* Given information:
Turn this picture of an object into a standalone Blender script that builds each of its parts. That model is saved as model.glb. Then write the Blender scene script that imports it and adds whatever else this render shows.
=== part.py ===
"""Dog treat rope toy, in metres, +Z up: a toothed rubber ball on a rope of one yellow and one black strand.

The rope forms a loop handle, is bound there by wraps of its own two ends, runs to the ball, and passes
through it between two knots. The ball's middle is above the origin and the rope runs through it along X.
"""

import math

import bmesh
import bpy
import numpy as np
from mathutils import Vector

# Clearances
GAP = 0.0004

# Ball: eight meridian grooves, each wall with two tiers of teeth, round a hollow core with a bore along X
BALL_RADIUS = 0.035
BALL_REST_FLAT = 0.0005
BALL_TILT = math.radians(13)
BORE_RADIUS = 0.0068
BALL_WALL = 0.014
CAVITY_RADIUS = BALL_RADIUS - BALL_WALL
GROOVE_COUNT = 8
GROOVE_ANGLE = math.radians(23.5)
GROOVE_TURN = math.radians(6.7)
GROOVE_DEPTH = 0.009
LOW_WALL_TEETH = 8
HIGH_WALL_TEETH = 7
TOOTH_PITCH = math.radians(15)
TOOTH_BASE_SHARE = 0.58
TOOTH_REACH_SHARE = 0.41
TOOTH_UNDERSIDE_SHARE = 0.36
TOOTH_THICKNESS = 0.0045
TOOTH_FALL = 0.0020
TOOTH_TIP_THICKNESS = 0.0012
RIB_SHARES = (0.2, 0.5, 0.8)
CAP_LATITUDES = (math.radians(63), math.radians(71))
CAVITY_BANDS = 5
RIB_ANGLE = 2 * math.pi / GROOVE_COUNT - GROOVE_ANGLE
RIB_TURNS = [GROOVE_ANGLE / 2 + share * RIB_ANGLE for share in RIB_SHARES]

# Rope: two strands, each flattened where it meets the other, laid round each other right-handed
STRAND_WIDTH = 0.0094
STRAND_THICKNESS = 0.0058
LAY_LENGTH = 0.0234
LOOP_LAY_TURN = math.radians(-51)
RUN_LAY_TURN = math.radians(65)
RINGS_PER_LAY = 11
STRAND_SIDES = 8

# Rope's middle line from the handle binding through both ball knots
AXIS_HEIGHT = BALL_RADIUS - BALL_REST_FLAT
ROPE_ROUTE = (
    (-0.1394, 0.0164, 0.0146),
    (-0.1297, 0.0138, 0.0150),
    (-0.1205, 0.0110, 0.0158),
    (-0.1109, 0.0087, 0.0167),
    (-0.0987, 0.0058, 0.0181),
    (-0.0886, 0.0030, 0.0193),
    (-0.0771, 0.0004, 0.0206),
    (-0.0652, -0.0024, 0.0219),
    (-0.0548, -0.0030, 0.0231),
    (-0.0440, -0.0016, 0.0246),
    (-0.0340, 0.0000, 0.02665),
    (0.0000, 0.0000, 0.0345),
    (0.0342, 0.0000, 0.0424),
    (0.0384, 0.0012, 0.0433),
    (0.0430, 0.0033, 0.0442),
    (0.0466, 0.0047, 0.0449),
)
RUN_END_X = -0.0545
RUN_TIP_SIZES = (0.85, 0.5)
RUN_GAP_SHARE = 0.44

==

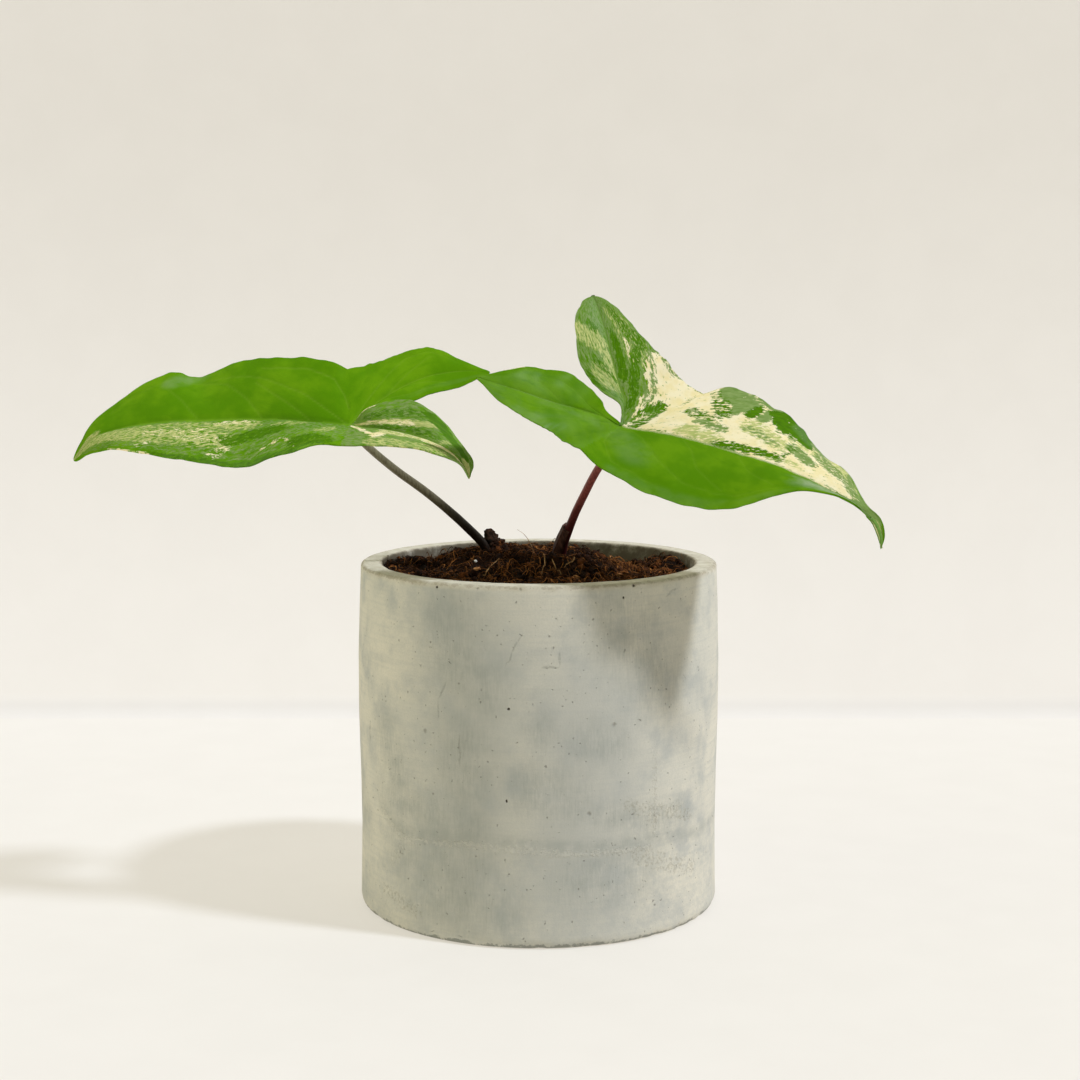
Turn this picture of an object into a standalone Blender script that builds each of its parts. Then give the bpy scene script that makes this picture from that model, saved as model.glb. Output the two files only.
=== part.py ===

* Exercise: Within the material above, extract exactly the lines that start at the line containing "this render shows." and stop after the line containing "GAP = 0.0004", and only those.

* Task output:
Turn this picture of an object into a standalone Blender script that builds each of its parts. That model is saved as model.glb. Then write the Blender scene script that imports it and adds whatever else this render shows.
=== part.py ===
"""Dog treat rope toy, in metres, +Z up: a toothed rubber ball on a rope of one yellow and one black strand.

The rope forms a loop handle, is bound there by wraps of its own two ends, runs to the ball, and passes
through it between two knots. The ball's middle is above the origin and the rope runs through it along X.
"""

import math

import bmesh
import bpy
import numpy as np
from mathutils import Vector

# Clearances
GAP = 0.0004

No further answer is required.